• _Listing_
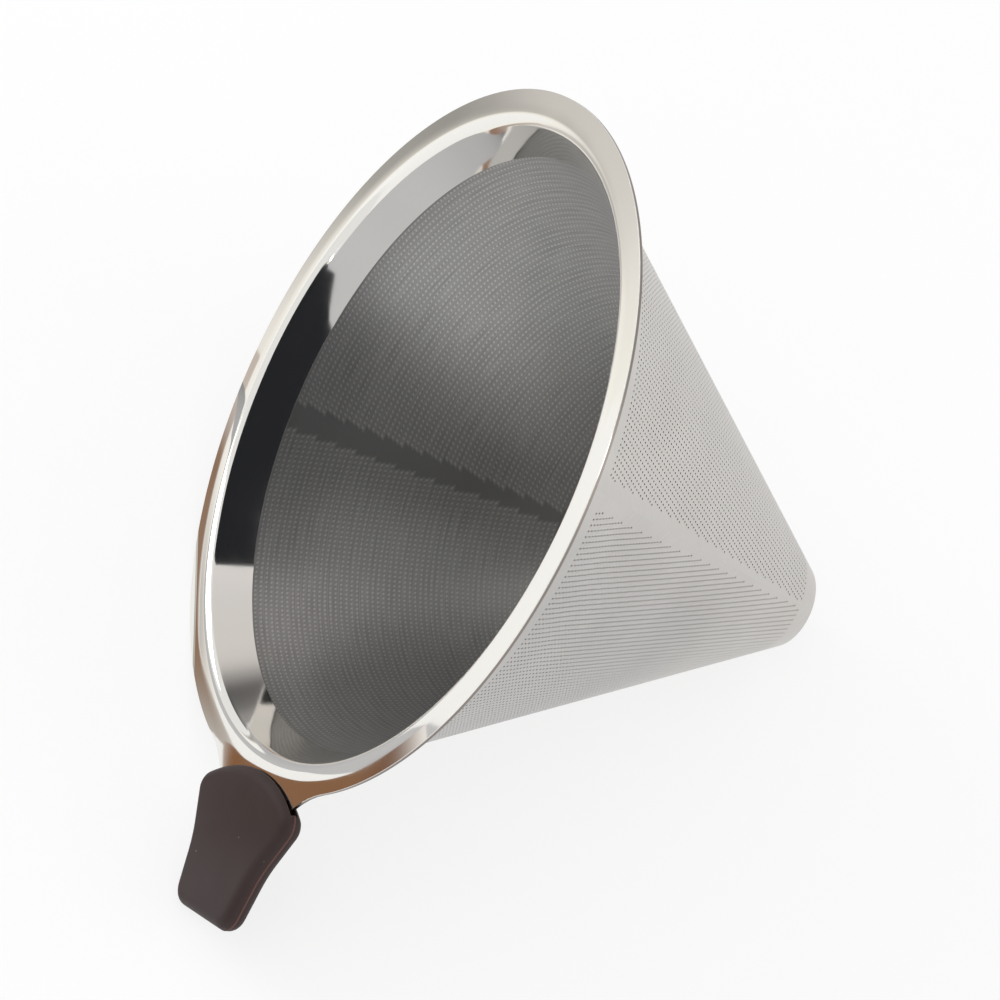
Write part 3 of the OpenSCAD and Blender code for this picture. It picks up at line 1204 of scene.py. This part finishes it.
@dataclass(frozen=True)
class MouldedSilicone:
    """Moulded silicone rubber, dark brown: matte, slightly velvety, with a few specks of dust.

    Attributes:
        colour: The rubber's lighter tone.
        tone: Its darker tone.
        dust: The specks.
        line: The mould's parting line, lighter than the rubber: partly its own mark, partly a
            painted highlight on its bead.
        roughness: How dull the rubber is.
        ior: Index of refraction of silicone rubber.
        specular: How strongly its surface shines.
        sheen: Its velvety share.
        sheen_roughness: How wide that sheen spreads.
        cloud_size: Size of the changes of tone.
        speck_spacing: Distance between two specks.
        speck_edge: Where a speck's edge begins and ends, in spacings.
        speck_share: How much a speck covers.
        line_edge: How far from the line's middle its edge begins and ends.
        line_share: How much the line covers.
        grain: Size of the surface's fine grain.
        grain_depth: Depth of that grain.
        grain_strength: How strongly it catches the light.
    """

    colour: str = "#3b2e2d"
    tone: str = "#332726"
    dust: str = "#a89a94"
    line: str = "#6a4a43"
    roughness: float = 0.6
    ior: float = 1.41
    specular: float = 0.3
    sheen: float = 0.02
    sheen_roughness: float = 0.5
    cloud_size: float = 6 * MM
    speck_spacing: float = 3.2 * MM
    speck_edge: tuple[float, float] = (0.03, 0.05)
    speck_share: float = 0.55
    line_edge: tuple[float, float] = (0.1 * MM, 0.24 * MM)
    line_share: float = 0.8
    grain: float = 0.35 * MM
    grain_depth: float = 0.05 * MM
    grain_strength: float = 0.15

    def material(self, pose: RestingPose, line_height: float) -> bpy.types.Material:
        """Build the finish.

        Args:
            pose: How the filter lies.
            line_height: Height of the mould's parting line on the filter's own axis.

        Returns:
            The material.
        """
        material, tree, output = new_material("moulded_brown_silicone")
        point = pose.own_point(tree)
        parts = add_node(tree, "ShaderNodeSeparateXYZ", {0: point})
        clouds = add_node(
            tree, "ShaderNodeTexNoise",
            {"Vector": point, "Scale": 1 / self.cloud_size, "Detail": 4.0},
        )
        base = add_node(
            tree, "ShaderNodeMix",
            {"Factor": clouds.outputs[0], 6: linear(self.tone), 7: linear(self.colour)},
            data_type="RGBA",
        )
        specks = add_node(
            tree, "ShaderNodeTexVoronoi", {"Vector": point, "Scale": 1 / self.speck_spacing}
        )
        speck = add_node(
            tree, "ShaderNodeMapRange",
            {"Value": specks.outputs["Distance"], "From Min": self.speck_edge[0],
             "From Max": self.speck_edge[1], "To Min": self.speck_share, "To Max": 0.0},
        )
        dusty = add_node(
            tree, "ShaderNodeMix",
            {"Factor": speck.outputs[0], 6: base.outputs[2], 7: linear(self.dust)},
            data_type="RGBA",
        )
        # The parting line is painted lighter: partly its own mark, partly a painted highlight on
        # the bead.
        above = add_node(
            tree, "ShaderNodeMath", {0: parts.outputs[2], 1: line_height}, operation="SUBTRACT"
        )
        off = add_node(tree, "ShaderNodeMath", {0: above.outputs[0]}, operation="ABSOLUTE")
        seam = add_node(
            tree, "ShaderNodeMapRange",
            {"Value": off.outputs[0], "From Min": self.line_edge[0], "From Max": self.line_edge[1],
             "To Min": self.line_share, "To Max": 0.0},
        )
        colour = add_node(
            tree, "ShaderNodeMix",
            {"Factor": seam.outputs[0], 6: dusty.outputs[2], 7: linear(self.line)},
            data_type="RGBA",
        )
        grain = add_node(
            tree, "ShaderNodeTexNoise", {"Vector": point, "Scale": 1 / self.grain, "Detail": 2.0}
        )
        bump = add_node(
            tree, "ShaderNodeBump",
            {"Height": grain.outputs[0], "Strength": self.grain_strength,
             "Distance": self.grain_depth},
        )
        shader = add_node(
            tree, "ShaderNodeBsdfPrincipled",
            {"Base Color": colour.outputs[2], "Roughness": self.roughness, "IOR": self.ior,
             "Specular IOR Level": self.specular, "Sheen Weight": self.sheen,
             "Sheen Roughness": self.sheen_roughness, "Normal": bump.outputs[0]},
        )
        tree.links.new(shader.outputs[0], output.inputs[0])
        return material


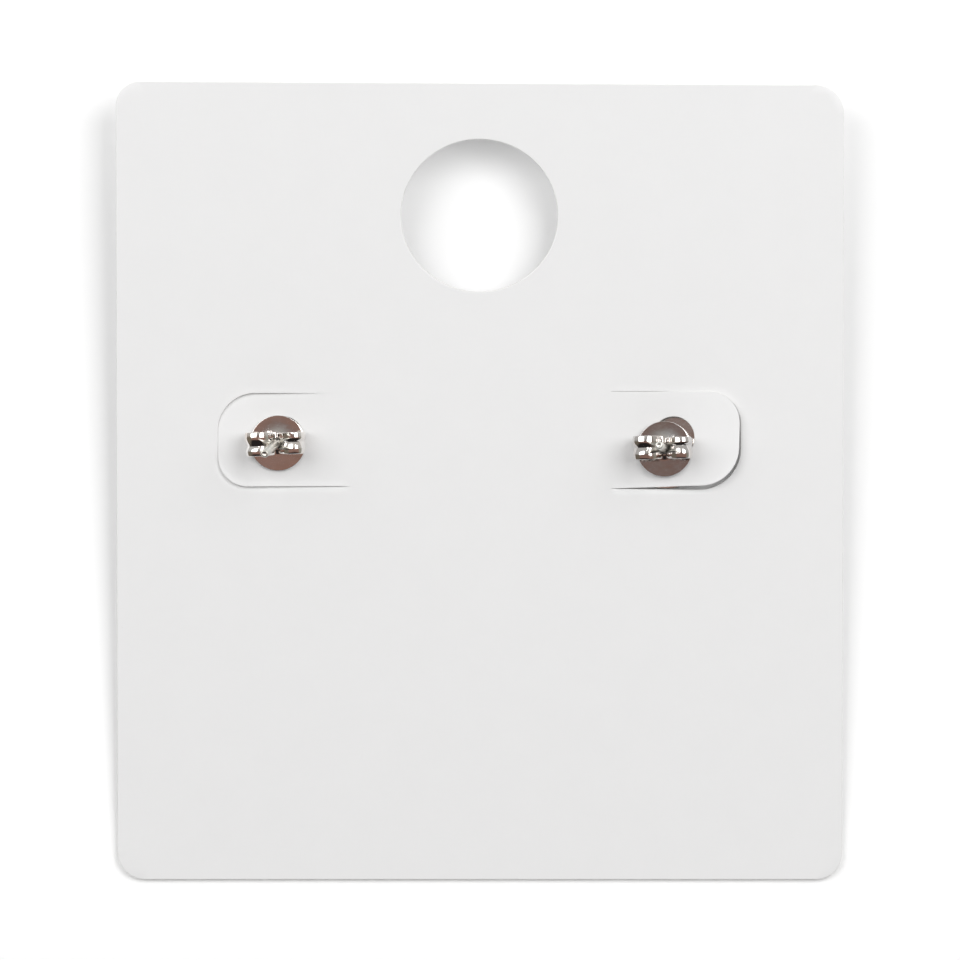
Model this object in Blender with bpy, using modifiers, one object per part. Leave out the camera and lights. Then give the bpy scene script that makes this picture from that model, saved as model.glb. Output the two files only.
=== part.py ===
"""A pair of stud earrings with butterfly clutches, held on a die-cut display card.

Metres, +Z up.  The card lies with its back face up: its bottom edge (towards -Y)
and the two stud heads under it stand on z = 0.  +Y points to the hang hole and
+X to the tab that is bent up.  The origin is the middle of the bounding box at
its base.  Lengths in the tables below are millimetres.
"""
from math import atan2, cos, hypot, pi, radians, sin, sqrt

import bmesh
import bpy
from mathutils import Euler, Matrix, Vector

MM = 0.001
COLLECTION = "stud_earrings_on_display_card"

# ---------------------------------------------------------------- display card
CARD_THICKNESS = 0.50
CARD_TILT_DEG = 3.72            # the heads hold the card up above its bottom edge
CORNER_STEPS = 8
# corners in order round the outline
CARD_CORNERS = (
    {"x": 30.0, "y": -32.95, "radius": 2.15},
    {"x": 30.0, "y": 32.80, "radius": 2.30},
    {"x": -30.0, "y": 33.12, "radius": 1.95},
    {"x": -30.0, "y": -32.95, "radius": 2.25},
)
HANG_HOLE = {"x": -0.04, "y": 22.07, "half_width": 6.47, "half_height": 6.30}
HANG_HOLE_STEPS = 56
SLIT_WIDTH = 0.12
TAB_HOLE_STEPS = 32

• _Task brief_
Write the entire listing out again, word for word.

• _Written response_
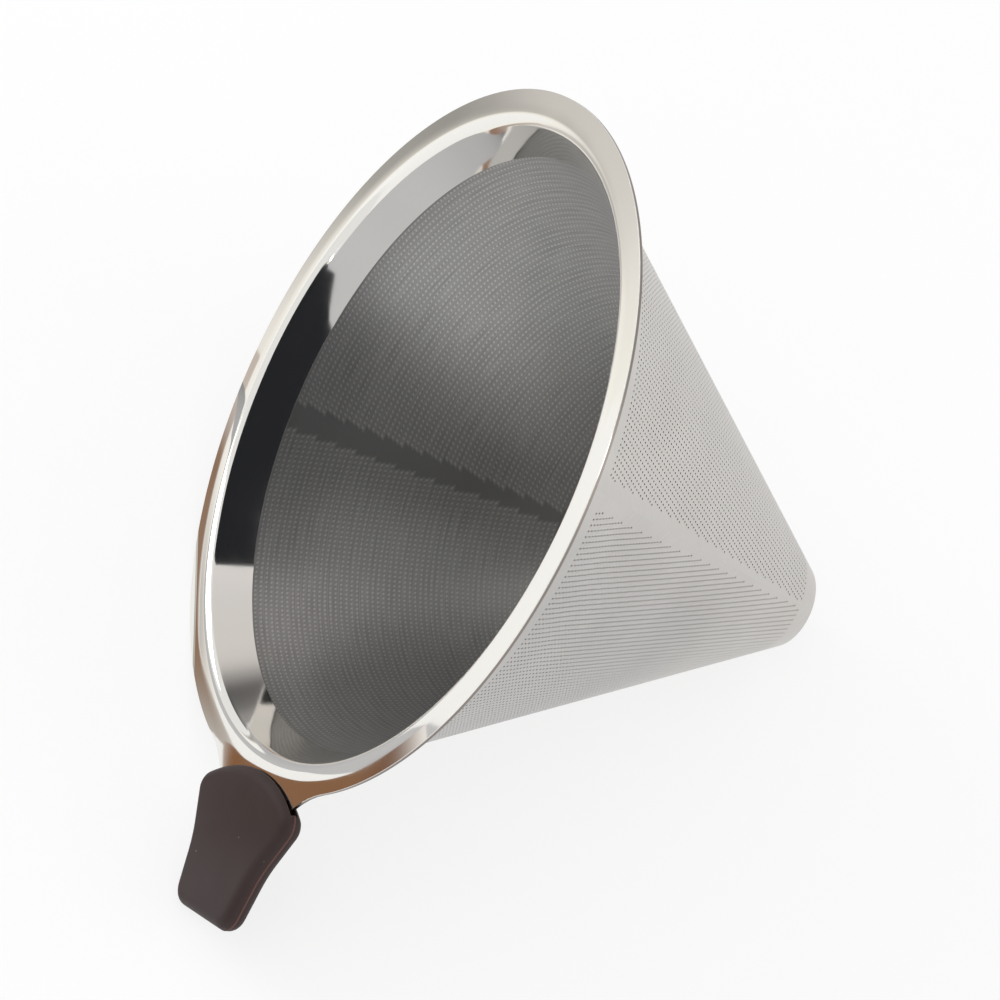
Write part 3 of the OpenSCAD and Blender code for this picture. It picks up at line 1204 of scene.py. This part finishes it.
@dataclass(frozen=True)
class MouldedSilicone:
    """Moulded silicone rubber, dark brown: matte, slightly velvety, with a few specks of dust.

    Attributes:
        colour: The rubber's lighter tone.
        tone: Its darker tone.
        dust: The specks.
        line: The mould's parting line, lighter than the rubber: partly its own mark, partly a
            painted highlight on its bead.
        roughness: How dull the rubber is.
        ior: Index of refraction of silicone rubber.
        specular: How strongly its surface shines.
        sheen: Its velvety share.
        sheen_roughness: How wide that sheen spreads.
        cloud_size: Size of the changes of tone.
        speck_spacing: Distance between two specks.
        speck_edge: Where a speck's edge begins and ends, in spacings.
        speck_share: How much a speck covers.
        line_edge: How far from the line's middle its edge begins and ends.
        line_share: How much the line covers.
        grain: Size of the surface's fine grain.
        grain_depth: Depth of that grain.
        grain_strength: How strongly it catches the light.
    """

    colour: str = "#3b2e2d"
    tone: str = "#332726"
    dust: str = "#a89a94"
    line: str = "#6a4a43"
    roughness: float = 0.6
    ior: float = 1.41
    specular: float = 0.3
    sheen: float = 0.02
    sheen_roughness: float = 0.5
    cloud_size: float = 6 * MM
    speck_spacing: float = 3.2 * MM
    speck_edge: tuple[float, float] = (0.03, 0.05)
    speck_share: float = 0.55
    line_edge: tuple[float, float] = (0.1 * MM, 0.24 * MM)
    line_share: float = 0.8
    grain: float = 0.35 * MM
    grain_depth: float = 0.05 * MM
    grain_strength: float = 0.15

    def material(self, pose: RestingPose, line_height: float) -> bpy.types.Material:
        """Build the finish.

        Args:
            pose: How the filter lies.
            line_height: Height of the mould's parting line on the filter's own axis.

        Returns:
            The material.
        """
        material, tree, output = new_material("moulded_brown_silicone")
        point = pose.own_point(tree)
        parts = add_node(tree, "ShaderNodeSeparateXYZ", {0: point})
        clouds = add_node(
            tree, "ShaderNodeTexNoise",
            {"Vector": point, "Scale": 1 / self.cloud_size, "Detail": 4.0},
        )
        base = add_node(
            tree, "ShaderNodeMix",
            {"Factor": clouds.outputs[0], 6: linear(self.tone), 7: linear(self.colour)},
            data_type="RGBA",
        )
        specks = add_node(
            tree, "ShaderNodeTexVoronoi", {"Vector": point, "Scale": 1 / self.speck_spacing}
        )
        speck = add_node(
            tree, "ShaderNodeMapRange",
            {"Value": specks.outputs["Distance"], "From Min": self.speck_edge[0],
             "From Max": self.speck_edge[1], "To Min": self.speck_share, "To Max": 0.0},
        )
        dusty = add_node(
            tree, "ShaderNodeMix",
            {"Factor": speck.outputs[0], 6: base.outputs[2], 7: linear(self.dust)},
            data_type="RGBA",
        )
        # The parting line is painted lighter: partly its own mark, partly a painted highlight on
        # the bead.
        above = add_node(
            tree, "ShaderNodeMath", {0: parts.outputs[2], 1: line_height}, operation="SUBTRACT"
        )
        off = add_node(tree, "ShaderNodeMath", {0: above.outputs[0]}, operation="ABSOLUTE")
        seam = add_node(
            tree, "ShaderNodeMapRange",
            {"Value": off.outputs[0], "From Min": self.line_edge[0], "From Max": self.line_edge[1],
             "To Min": self.line_share, "To Max": 0.0},
        )
        colour = add_node(
            tree, "ShaderNodeMix",
            {"Factor": seam.outputs[0], 6: dusty.outputs[2], 7: linear(self.line)},
            data_type="RGBA",
        )
        grain = add_node(
            tree, "ShaderNodeTexNoise", {"Vector": point, "Scale": 1 / self.grain, "Detail": 2.0}
        )
        bump = add_node(
            tree, "ShaderNodeBump",
            {"Height": grain.outputs[0], "Strength": self.grain_strength,
             "Distance": self.grain_depth},
        )
        shader = add_node(
            tree, "ShaderNodeBsdfPrincipled",
            {"Base Color": colour.outputs[2], "Roughness": self.roughness, "IOR": self.ior,
             "Specular IOR Level": self.specular, "Sheen Weight": self.sheen,
             "Sheen Roughness": self.sheen_roughness, "Normal": bump.outputs[0]},
        )
        tree.links.new(shader.outputs[0], output.inputs[0])
        return material


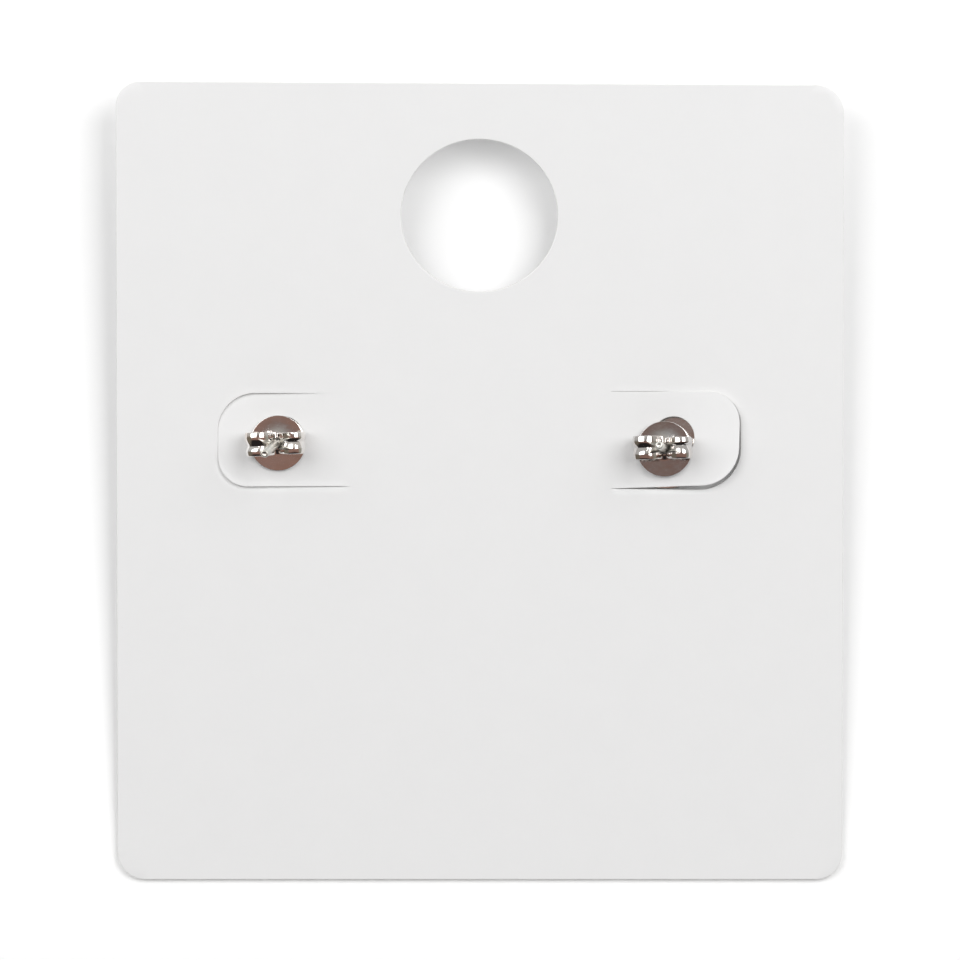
Model this object in Blender with bpy, using modifiers, one object per part. Leave out the camera and lights. Then give the bpy scene script that makes this picture from that model, saved as model.glb. Output the two files only.
=== part.py ===
"""A pair of stud earrings with butterfly clutches, held on a die-cut display card.

Metres, +Z up.  The card lies with its back face up: its bottom edge (towards -Y)
and the two stud heads under it stand on z = 0.  +Y points to the hang hole and
+X to the tab that is bent up.  The origin is the middle of the bounding box at
its base.  Lengths in the tables below are millimetres.
"""
from math import atan2, cos, hypot, pi, radians, sin, sqrt

import bmesh
import bpy
from mathutils import Euler, Matrix, Vector

MM = 0.001
COLLECTION = "stud_earrings_on_display_card"

# ---------------------------------------------------------------- display card
CARD_THICKNESS = 0.50
CARD_TILT_DEG = 3.72            # the heads hold the card up above its bottom edge
CORNER_STEPS = 8
# corners in order round the outline
CARD_CORNERS = (
    {"x": 30.0, "y": -32.95, "radius": 2.15},
    {"x": 30.0, "y": 32.80, "radius": 2.30},
    {"x": -30.0, "y": 33.12, "radius": 1.95},
    {"x": -30.0, "y": -32.95, "radius": 2.25},
)
HANG_HOLE = {"x": -0.04, "y": 22.07, "half_width": 6.47, "half_height": 6.30}
HANG_HOLE_STEPS = 56
SLIT_WIDTH = 0.12
TAB_HOLE_STEPS = 32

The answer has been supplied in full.